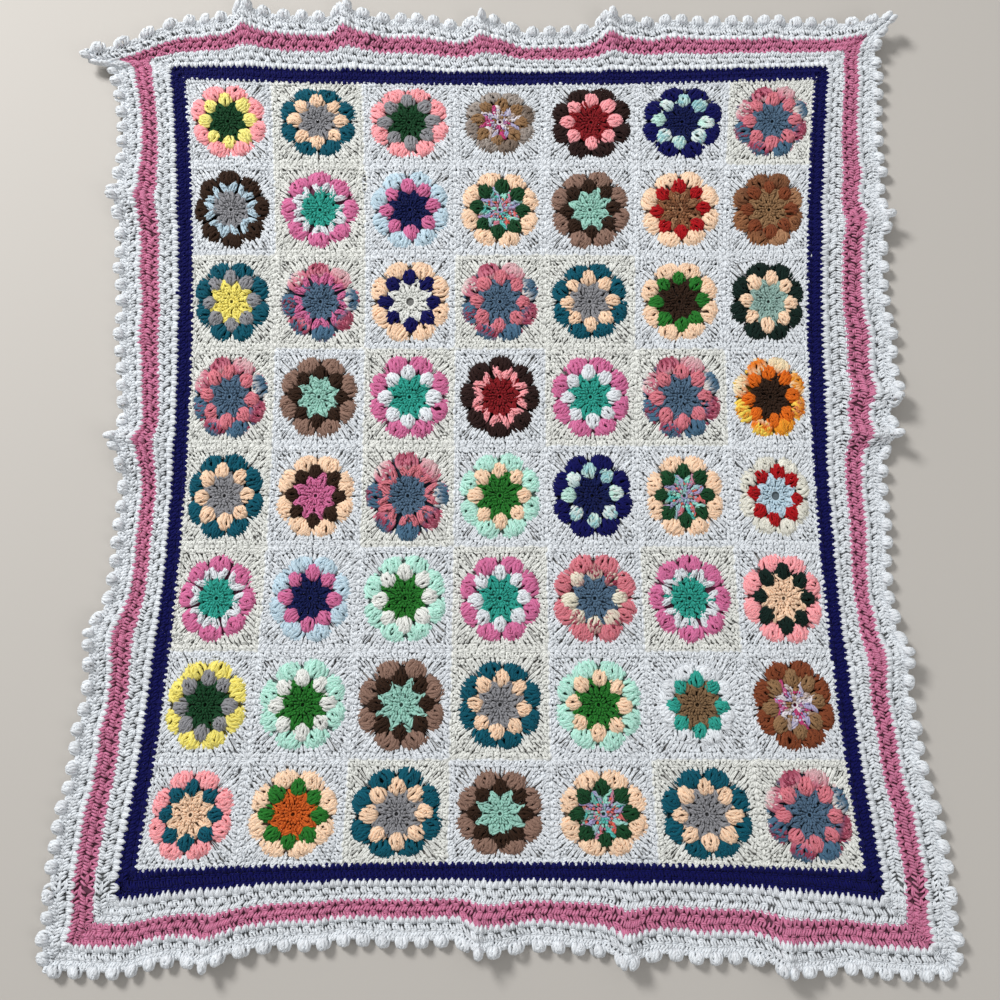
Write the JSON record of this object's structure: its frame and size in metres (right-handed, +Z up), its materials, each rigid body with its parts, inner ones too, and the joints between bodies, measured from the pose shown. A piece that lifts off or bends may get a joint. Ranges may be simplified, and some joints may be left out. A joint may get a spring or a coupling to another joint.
{
  "type": "crocheted throw blanket",
  "caption": "Crocheted throw of joined flower squares with banded borders and a ball edging, lying flat, to cover a bed, a chair or a person.",
  "frame": {"origin": "middle of the underside of the throw as it lies flat, on the surface that it rests on", "axes": "+X across the squares' columns, +Y along the throw towards its top row, +Z up out of the face"},
  "size_m": [1.3884, 1.5614, 0.0405],
  "materials": {
    "black_brown_yarn": "matte",
    "black_green_yarn": "matte",
    "cream_yarn": "matte",
    "dark_brown_yarn": "matte",
    "dusty_rose_yarn": "matte",
    "gray_marl_yarn": "matte",
    "ivory_yarn": "matte",
    "light_peach_yarn": "matte",
    "navy_yarn": "matte",
    "orange_yarn": "matte",
    "pale_blue_yarn": "matte",
    "pale_mint_yarn": "matte",
    "peach_yarn": "matte",
    "pink_yarn": "matte",
    "rose_pink_yarn": "matte",
    "rust_yarn": "matte",
    "salmon_pink_yarn": "matte",
    "slate_yarn": "matte",
    "taupe_yarn": "matte",
    "teal_yarn": "matte",
    "white_yarn": "matte",
    "yellow_yarn": "matte"
  },
  "bodies": {
    "root": {"granny_square_r1_c1": "salmon_pink_yarn", "granny_square_r1_c2": "teal_yarn", "granny_square_r1_c3": "salmon_pink_yarn", "granny_square_r1_c4": "gray_marl_yarn", "granny_square_r1_c5": "black_brown_yarn", "granny_square_r1_c6": "navy_yarn", "granny_square_r1_c7": "slate_yarn", "granny_square_r2_c1": "dark_brown_yarn", "granny_square_r2_c2": "rose_pink_yarn", "granny_square_r2_c3": "pale_blue_yarn", "granny_square_r2_c4": "peach_yarn", "granny_square_r2_c5": "taupe_yarn", "granny_square_r2_c6": "light_peach_yarn", "granny_square_r2_c7": "gray_marl_yarn", "granny_square_r3_c1": "teal_yarn", "granny_square_r3_c2": "slate_yarn", "granny_square_r3_c3": "peach_yarn", "granny_square_r3_c4": "slate_yarn", "granny_square_r3_c5": "teal_yarn", "granny_square_r3_c6": "peach_yarn", "granny_square_r3_c7": "black_green_yarn", "granny_square_r4_c1": "slate_yarn", "granny_square_r4_c2": "taupe_yarn", "granny_square_r4_c3": "rose_pink_yarn", "granny_square_r4_c4": "black_brown_yarn", "granny_square_r4_c5": "rose_pink_yarn", "granny_square_r4_c6": "slate_yarn", "granny_square_r4_c7": "orange_yarn", "granny_square_r5_c1": "teal_yarn", "granny_square_r5_c2": "peach_yarn", "granny_square_r5_c3": "slate_yarn", "granny_square_r5_c4": "pale_mint_yarn", "granny_square_r5_c5": "navy_yarn", "granny_square_r5_c6": "peach_yarn", "granny_square_r5_c7": "ivory_yarn", "granny_square_r6_c1": "rose_pink_yarn", "granny_square_r6_c2": "pale_blue_yarn", "granny_square_r6_c3": "pale_mint_yarn", "granny_square_r6_c4": "rose_pink_yarn", "granny_square_r6_c5": "dusty_rose_yarn", "granny_square_r6_c6": "rose_pink_yarn", "granny_square_r6_c7": "salmon_pink_yarn", "granny_square_r7_c1": "yellow_yarn", "granny_square_r7_c2": "pale_mint_yarn", "granny_square_r7_c3": "taupe_yarn", "granny_square_r7_c4": "teal_yarn", "granny_square_r7_c5": "pale_mint_yarn", "granny_square_r7_c6": "white_yarn", "granny_square_r7_c7": "rust_yarn", "granny_square_r8_c1": "salmon_pink_yarn", "granny_square_r8_c2": "light_peach_yarn", "granny_square_r8_c3": "teal_yarn", "granny_square_r8_c4": "taupe_yarn", "granny_square_r8_c5": "peach_yarn", "granny_square_r8_c6": "teal_yarn", "granny_square_r8_c7": "slate_yarn", "navy_border": "navy_yarn", "inner_white_border": "white_yarn", "pink_border": "pink_yarn", "outer_white_border": "white_yarn"}
  },
  "joints": []
}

Task prompt
Whenever "frame" turns up in a line, pick that line out.

Final result
Write the JSON record of this object's structure: its frame and size in metres (right-handed, +Z up), its materials, each rigid body with its parts, inner ones too, and the joints between bodies, measured from the pose shown. A piece that lifts off or bends may get a joint. Ranges may be simplified, and some joints may be left out. A joint may get a spring or a coupling to another joint.
  "frame": {"origin": "middle of the underside of the throw as it lies flat, on the surface that it rests on", "axes": "+X across the squares' columns, +Y along the throw towards its top row, +Z up out of the face"},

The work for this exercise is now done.